COLORADO SPRINGS, Colo. -

Colorado Springs officials on Wednesday finally broke their silence on a year-long ambulance controversy and explained why they won't renew their contract with AMR.

During a meeting of the El Paso County Emergency Services Agency, city Fire Chief Rich Brown read a prepared statement which stated the city won't renew its contract with AMR and will seek another ambulance provider.  The city has until April 2014 to find a replacement.

After months of declining to explain the situation to board members, the statement revealed the city seeks a new contract that "should be controlled, conducted, negotiated and managed by the fire department."

The city wants such a contract, according to the statement, because it handles 85 percent of all emergency transports and 76 percent of 911 calls within the county.

City officials were unavailable for interviews after the board meeting.  However, board members Carl Tatum and Sallie Clark expressed disappointment about the city's decision.

"Some of the stuff in (Brown's) prepared statement, I think was misleading or untrue," said Tatum.  "(His) argument is that (the city) needs to be compensated for the five or ten minutes they're on-scene.  I believe that they are being compensated through taxes."

Tatum said there is surprise and even anger about the city's decision.

"The city is trying to get $2.4 million from its current contract," said Tatum.  "I don't believe they're going to get the level of service they (have) now, for any less money."

Tatum said he believes city residents could pay up to 40 percent more for ambulance service from a new provider.  He said he bases that on a 19 percent increase in Aurora when that city switched providers last year.

A medical transport by AMR costs between $600 and $2,500, depending on a patient's condition.

What remains unclear is whether the city's apparent departure from the ESA organization will convince the ESA's remaining 25 members to stay together as a group, or seek their own deals with ambulance providers.  Tatum said the members will meet and decide before next April's contract deadline.

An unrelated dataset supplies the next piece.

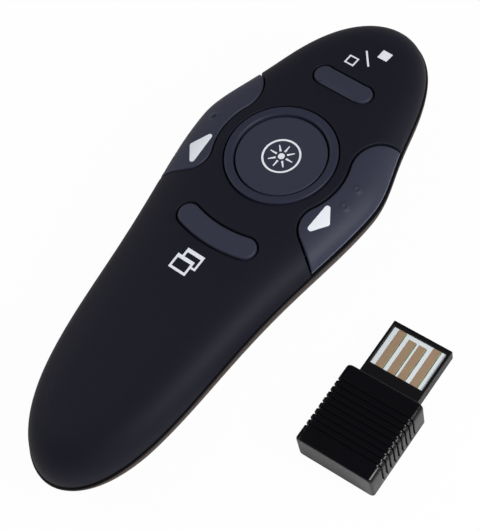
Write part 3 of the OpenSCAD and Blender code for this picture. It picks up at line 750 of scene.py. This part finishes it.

The city's decision also could have long-term negative impacts on ambulance availability, response times and patient costs, said Tatum.

Scott McCune, AMR's operations manager in El Paso County, said he's not ruling his company out of the city's picture yet.

"We've been providing (them) service since 1979," said McCune.  "I can't imagine (us) not being here.  I think we're just waiting to see what the city has and what the specifics are going to be, then we can go from there."

The city left open the option of considering a new contract that would also serve the rest of the ESA.  McCune said only one provider, a Denver-based company, is equipped to serve an area the size of El Paso County.

That fact has generated talk that the city might somehow provide its own ambulance service -- using existing fire stations, paramedic vehicles and personnel.  However, the city has not publicly discussed such a plan, and it seems unpopular with board members.

"The city just got out of the health care business," said Tatum, referring to the recent sale of Memorial Hospital.  "Why would they want to get back into it?"

Local residents shared their opinions about the city's decision with KRDO NewsChannel 13.

"I'm happy with (AMR's) service," said city resident Tami Dabbs.  "I've had to use them a few times myself, for my mother.  She's elderly, and they've come very quickly and on time."

"I believe it would be OK if (the city) contracted out and did other things here," said Heather Nanney, a county resident.  "It would get response to more people."

Mike Olmstead, a county resident, said he's a former emergency medical technician and understands the issue.

"I know some of the (medics)," he said.  "I don't understand why you get rid of something that's worked."

The financial aspect of the city's decision worried city resident Jayne Fisher.

"Our taxes keep getting raised, and we aren't getting paid more," she said.  "So why should we have to pay more in order to have that service?"